The material below contains a line with "handle_legs();" and a line with "before = set(bpy.data.objects)". Copy exactly those two lines and all lines between them.

╭─ GIVEN DATA

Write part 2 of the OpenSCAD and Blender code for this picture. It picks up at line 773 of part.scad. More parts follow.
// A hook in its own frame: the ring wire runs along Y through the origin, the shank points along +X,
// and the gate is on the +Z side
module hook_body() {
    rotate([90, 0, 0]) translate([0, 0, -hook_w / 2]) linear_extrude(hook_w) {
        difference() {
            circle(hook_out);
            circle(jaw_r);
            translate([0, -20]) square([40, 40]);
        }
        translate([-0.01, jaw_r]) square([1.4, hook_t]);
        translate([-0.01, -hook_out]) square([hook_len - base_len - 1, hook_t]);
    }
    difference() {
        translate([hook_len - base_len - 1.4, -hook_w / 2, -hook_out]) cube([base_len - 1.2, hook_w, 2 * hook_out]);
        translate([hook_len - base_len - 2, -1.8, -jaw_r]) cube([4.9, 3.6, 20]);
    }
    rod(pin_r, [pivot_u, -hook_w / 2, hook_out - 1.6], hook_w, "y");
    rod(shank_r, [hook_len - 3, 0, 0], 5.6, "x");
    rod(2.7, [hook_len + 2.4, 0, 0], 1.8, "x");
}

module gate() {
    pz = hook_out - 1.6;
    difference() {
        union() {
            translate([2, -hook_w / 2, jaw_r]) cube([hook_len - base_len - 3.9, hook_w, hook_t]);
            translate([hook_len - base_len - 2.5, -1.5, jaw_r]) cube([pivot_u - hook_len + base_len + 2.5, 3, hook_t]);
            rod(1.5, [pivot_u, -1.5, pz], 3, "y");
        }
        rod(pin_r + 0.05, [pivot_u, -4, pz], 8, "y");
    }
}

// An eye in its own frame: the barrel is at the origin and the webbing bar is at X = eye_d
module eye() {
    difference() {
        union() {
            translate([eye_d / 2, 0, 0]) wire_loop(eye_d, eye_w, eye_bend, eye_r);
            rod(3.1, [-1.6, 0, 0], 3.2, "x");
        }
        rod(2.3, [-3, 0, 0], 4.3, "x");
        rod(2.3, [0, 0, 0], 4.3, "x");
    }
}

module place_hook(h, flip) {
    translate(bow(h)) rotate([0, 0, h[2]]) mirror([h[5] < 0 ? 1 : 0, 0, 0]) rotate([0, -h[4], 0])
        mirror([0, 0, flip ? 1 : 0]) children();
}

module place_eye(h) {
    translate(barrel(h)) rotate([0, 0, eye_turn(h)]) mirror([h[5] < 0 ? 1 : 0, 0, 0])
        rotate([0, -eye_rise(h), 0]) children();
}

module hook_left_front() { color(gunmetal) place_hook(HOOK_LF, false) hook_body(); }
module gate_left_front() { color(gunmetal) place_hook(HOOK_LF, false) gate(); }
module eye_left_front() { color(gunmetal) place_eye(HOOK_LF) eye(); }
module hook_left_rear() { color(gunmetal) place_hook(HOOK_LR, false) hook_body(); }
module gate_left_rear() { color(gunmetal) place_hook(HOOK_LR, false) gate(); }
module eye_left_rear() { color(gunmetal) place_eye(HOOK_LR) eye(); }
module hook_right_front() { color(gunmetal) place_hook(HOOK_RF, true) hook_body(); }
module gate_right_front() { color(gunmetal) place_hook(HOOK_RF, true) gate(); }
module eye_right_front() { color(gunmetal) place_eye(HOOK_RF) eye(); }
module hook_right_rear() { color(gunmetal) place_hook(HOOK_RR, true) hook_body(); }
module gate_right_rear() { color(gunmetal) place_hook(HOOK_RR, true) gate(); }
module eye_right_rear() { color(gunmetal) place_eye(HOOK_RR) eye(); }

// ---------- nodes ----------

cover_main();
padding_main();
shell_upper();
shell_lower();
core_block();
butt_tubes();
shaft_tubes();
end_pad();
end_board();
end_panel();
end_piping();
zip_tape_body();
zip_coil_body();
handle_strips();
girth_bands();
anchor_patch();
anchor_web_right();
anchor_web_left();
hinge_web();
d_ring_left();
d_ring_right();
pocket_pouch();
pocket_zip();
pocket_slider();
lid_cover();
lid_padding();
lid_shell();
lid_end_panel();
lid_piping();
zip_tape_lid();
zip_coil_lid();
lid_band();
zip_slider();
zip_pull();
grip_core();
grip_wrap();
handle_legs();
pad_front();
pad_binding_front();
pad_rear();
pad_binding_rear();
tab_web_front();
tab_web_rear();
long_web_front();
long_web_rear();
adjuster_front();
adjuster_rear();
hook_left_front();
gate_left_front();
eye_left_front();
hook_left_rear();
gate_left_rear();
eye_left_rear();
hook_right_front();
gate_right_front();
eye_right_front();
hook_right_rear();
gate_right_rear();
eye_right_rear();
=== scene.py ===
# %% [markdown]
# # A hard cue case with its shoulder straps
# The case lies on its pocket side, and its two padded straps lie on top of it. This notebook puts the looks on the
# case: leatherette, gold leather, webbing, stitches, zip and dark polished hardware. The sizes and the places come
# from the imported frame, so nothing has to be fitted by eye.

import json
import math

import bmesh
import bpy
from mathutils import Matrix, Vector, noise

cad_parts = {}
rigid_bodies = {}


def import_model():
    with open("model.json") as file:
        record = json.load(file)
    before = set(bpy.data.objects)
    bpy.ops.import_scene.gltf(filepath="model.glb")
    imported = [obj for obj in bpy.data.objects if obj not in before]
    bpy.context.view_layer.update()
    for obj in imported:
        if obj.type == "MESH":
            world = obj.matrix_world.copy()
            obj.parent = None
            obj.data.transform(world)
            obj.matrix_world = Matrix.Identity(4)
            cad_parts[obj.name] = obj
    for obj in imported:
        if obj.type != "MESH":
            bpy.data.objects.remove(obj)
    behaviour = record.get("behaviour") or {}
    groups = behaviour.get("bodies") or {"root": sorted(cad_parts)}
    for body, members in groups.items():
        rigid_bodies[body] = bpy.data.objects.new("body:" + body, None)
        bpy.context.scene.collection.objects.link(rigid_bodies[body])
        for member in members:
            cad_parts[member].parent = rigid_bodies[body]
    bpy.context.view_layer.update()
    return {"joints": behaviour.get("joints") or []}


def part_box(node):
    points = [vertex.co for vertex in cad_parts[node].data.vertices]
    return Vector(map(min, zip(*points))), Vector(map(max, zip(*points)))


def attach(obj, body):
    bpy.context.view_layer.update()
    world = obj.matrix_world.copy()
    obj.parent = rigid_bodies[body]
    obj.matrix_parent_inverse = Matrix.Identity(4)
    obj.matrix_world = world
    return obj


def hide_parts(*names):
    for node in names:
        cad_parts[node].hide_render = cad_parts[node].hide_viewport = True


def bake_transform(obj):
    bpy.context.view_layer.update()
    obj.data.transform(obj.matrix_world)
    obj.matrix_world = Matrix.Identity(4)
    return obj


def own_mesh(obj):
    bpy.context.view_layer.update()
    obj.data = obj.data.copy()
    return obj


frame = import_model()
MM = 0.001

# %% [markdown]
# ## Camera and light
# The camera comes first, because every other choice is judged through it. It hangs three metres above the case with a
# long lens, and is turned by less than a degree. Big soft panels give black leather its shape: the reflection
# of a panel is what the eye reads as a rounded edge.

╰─

-- PROBLEM SOLUTION --
handle_legs();
pad_front();
pad_binding_front();
pad_rear();
pad_binding_rear();
tab_web_front();
tab_web_rear();
long_web_front();
long_web_rear();
adjuster_front();
adjuster_rear();
hook_left_front();
gate_left_front();
eye_left_front();
hook_left_rear();
gate_left_rear();
eye_left_rear();
hook_right_front();
gate_right_front();
eye_right_front();
hook_right_rear();
gate_right_rear();
eye_right_rear();
=== scene.py ===
# %% [markdown]
# # A hard cue case with its shoulder straps
# The case lies on its pocket side, and its two padded straps lie on top of it. This notebook puts the looks on the
# case: leatherette, gold leather, webbing, stitches, zip and dark polished hardware. The sizes and the places come
# from the imported frame, so nothing has to be fitted by eye.

import json
import math

import bmesh
import bpy
from mathutils import Matrix, Vector, noise

cad_parts = {}
rigid_bodies = {}


def import_model():
    with open("model.json") as file:
        record = json.load(file)
    before = set(bpy.data.objects)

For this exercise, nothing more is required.